■ WHAT THE TASK REQUIRES
Please copy all the lines that follow, word for word.

#### SOURCE DATA ####

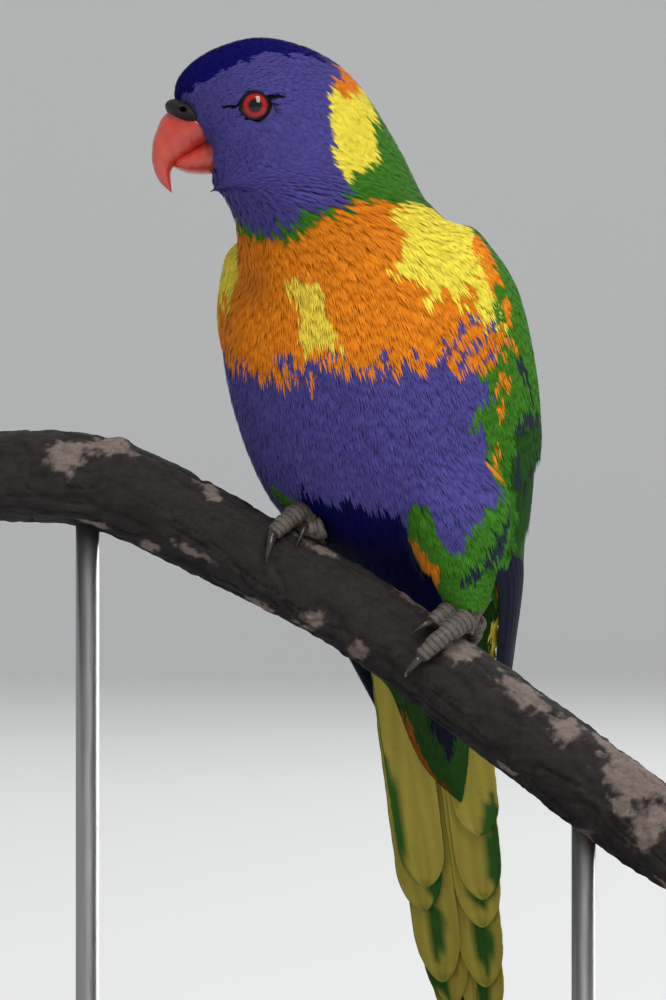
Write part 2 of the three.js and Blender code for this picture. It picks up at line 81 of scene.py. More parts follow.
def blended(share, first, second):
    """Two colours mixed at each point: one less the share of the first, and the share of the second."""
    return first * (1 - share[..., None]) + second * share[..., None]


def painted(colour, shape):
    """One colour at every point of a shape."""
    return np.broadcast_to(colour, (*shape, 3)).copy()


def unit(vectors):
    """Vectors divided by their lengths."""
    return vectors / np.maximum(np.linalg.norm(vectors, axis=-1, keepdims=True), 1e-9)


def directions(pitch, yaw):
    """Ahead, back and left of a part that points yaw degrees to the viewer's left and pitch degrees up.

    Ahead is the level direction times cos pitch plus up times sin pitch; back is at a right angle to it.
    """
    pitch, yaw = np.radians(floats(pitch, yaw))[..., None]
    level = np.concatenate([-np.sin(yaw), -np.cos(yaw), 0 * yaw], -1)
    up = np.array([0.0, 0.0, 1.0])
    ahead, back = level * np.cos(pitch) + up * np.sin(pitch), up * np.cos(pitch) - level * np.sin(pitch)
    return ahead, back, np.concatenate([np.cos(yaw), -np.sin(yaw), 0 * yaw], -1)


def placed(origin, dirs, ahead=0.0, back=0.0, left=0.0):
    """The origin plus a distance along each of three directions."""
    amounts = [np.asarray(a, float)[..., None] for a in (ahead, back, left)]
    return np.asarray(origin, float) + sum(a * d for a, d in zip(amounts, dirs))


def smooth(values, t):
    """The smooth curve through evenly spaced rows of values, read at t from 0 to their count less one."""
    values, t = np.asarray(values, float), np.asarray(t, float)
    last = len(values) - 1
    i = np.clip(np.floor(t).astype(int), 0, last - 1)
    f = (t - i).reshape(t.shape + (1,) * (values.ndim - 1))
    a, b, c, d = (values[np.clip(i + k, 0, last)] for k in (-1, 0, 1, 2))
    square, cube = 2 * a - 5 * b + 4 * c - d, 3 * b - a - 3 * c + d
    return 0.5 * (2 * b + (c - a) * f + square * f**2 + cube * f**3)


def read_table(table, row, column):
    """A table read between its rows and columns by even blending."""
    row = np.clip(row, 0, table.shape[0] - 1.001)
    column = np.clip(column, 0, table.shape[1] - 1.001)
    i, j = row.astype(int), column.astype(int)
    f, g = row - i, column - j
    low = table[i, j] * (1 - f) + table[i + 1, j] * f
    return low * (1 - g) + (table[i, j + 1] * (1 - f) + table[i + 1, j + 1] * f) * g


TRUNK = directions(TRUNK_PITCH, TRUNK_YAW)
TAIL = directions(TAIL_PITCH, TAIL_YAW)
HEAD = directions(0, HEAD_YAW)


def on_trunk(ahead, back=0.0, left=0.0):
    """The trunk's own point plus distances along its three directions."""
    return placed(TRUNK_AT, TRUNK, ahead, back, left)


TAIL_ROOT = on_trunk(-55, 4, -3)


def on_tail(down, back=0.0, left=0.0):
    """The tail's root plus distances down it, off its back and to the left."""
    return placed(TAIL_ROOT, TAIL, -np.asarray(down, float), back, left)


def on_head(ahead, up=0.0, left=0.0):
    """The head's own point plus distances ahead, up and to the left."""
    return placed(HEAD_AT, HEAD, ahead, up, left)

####

■ SOLUTION TO THIS EXERCISE
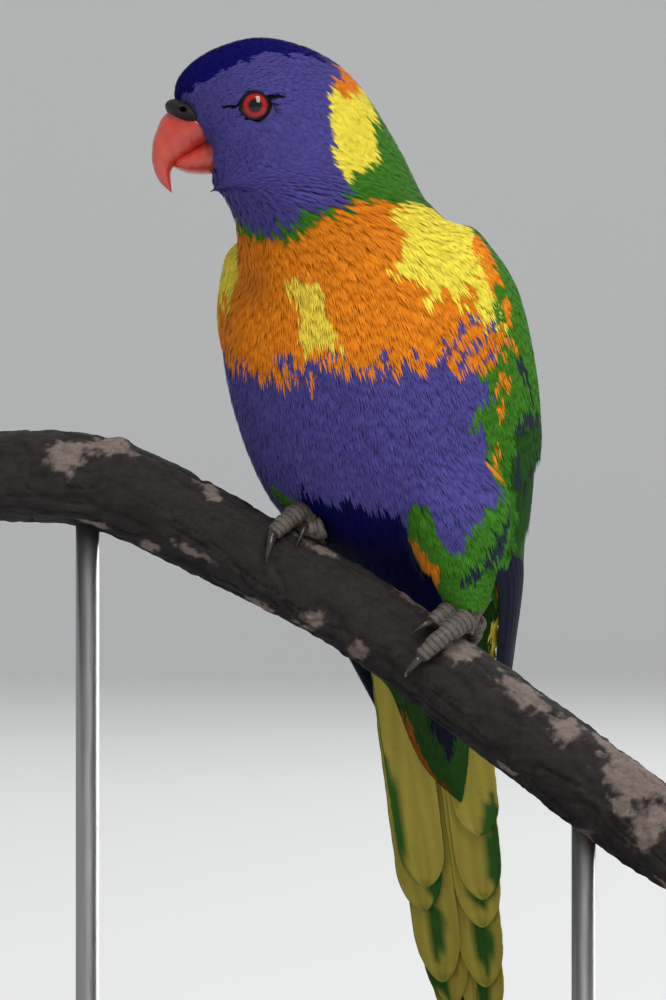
Write part 2 of the three.js and Blender code for this picture. It picks up at line 81 of scene.py. More parts follow.
def blended(share, first, second):
    """Two colours mixed at each point: one less the share of the first, and the share of the second."""
    return first * (1 - share[..., None]) + second * share[..., None]


def painted(colour, shape):
    """One colour at every point of a shape."""
    return np.broadcast_to(colour, (*shape, 3)).copy()


def unit(vectors):
    """Vectors divided by their lengths."""
    return vectors / np.maximum(np.linalg.norm(vectors, axis=-1, keepdims=True), 1e-9)


def directions(pitch, yaw):
    """Ahead, back and left of a part that points yaw degrees to the viewer's left and pitch degrees up.

    Ahead is the level direction times cos pitch plus up times sin pitch; back is at a right angle to it.
    """
    pitch, yaw = np.radians(floats(pitch, yaw))[..., None]
    level = np.concatenate([-np.sin(yaw), -np.cos(yaw), 0 * yaw], -1)
    up = np.array([0.0, 0.0, 1.0])
    ahead, back = level * np.cos(pitch) + up * np.sin(pitch), up * np.cos(pitch) - level * np.sin(pitch)
    return ahead, back, np.concatenate([np.cos(yaw), -np.sin(yaw), 0 * yaw], -1)


def placed(origin, dirs, ahead=0.0, back=0.0, left=0.0):
    """The origin plus a distance along each of three directions."""
    amounts = [np.asarray(a, float)[..., None] for a in (ahead, back, left)]
    return np.asarray(origin, float) + sum(a * d for a, d in zip(amounts, dirs))


def smooth(values, t):
    """The smooth curve through evenly spaced rows of values, read at t from 0 to their count less one."""
    values, t = np.asarray(values, float), np.asarray(t, float)
    last = len(values) - 1
    i = np.clip(np.floor(t).astype(int), 0, last - 1)
    f = (t - i).reshape(t.shape + (1,) * (values.ndim - 1))
    a, b, c, d = (values[np.clip(i + k, 0, last)] for k in (-1, 0, 1, 2))
    square, cube = 2 * a - 5 * b + 4 * c - d, 3 * b - a - 3 * c + d
    return 0.5 * (2 * b + (c - a) * f + square * f**2 + cube * f**3)


def read_table(table, row, column):
    """A table read between its rows and columns by even blending."""
    row = np.clip(row, 0, table.shape[0] - 1.001)
    column = np.clip(column, 0, table.shape[1] - 1.001)
    i, j = row.astype(int), column.astype(int)
    f, g = row - i, column - j
    low = table[i, j] * (1 - f) + table[i + 1, j] * f
    return low * (1 - g) + (table[i, j + 1] * (1 - f) + table[i + 1, j + 1] * f) * g


TRUNK = directions(TRUNK_PITCH, TRUNK_YAW)
TAIL = directions(TAIL_PITCH, TAIL_YAW)
HEAD = directions(0, HEAD_YAW)


def on_trunk(ahead, back=0.0, left=0.0):
    """The trunk's own point plus distances along its three directions."""
    return placed(TRUNK_AT, TRUNK, ahead, back, left)


TAIL_ROOT = on_trunk(-55, 4, -3)


def on_tail(down, back=0.0, left=0.0):
    """The tail's root plus distances down it, off its back and to the left."""
    return placed(TAIL_ROOT, TAIL, -np.asarray(down, float), back, left)


def on_head(ahead, up=0.0, left=0.0):
    """The head's own point plus distances ahead, up and to the left."""
    return placed(HEAD_AT, HEAD, ahead, up, left)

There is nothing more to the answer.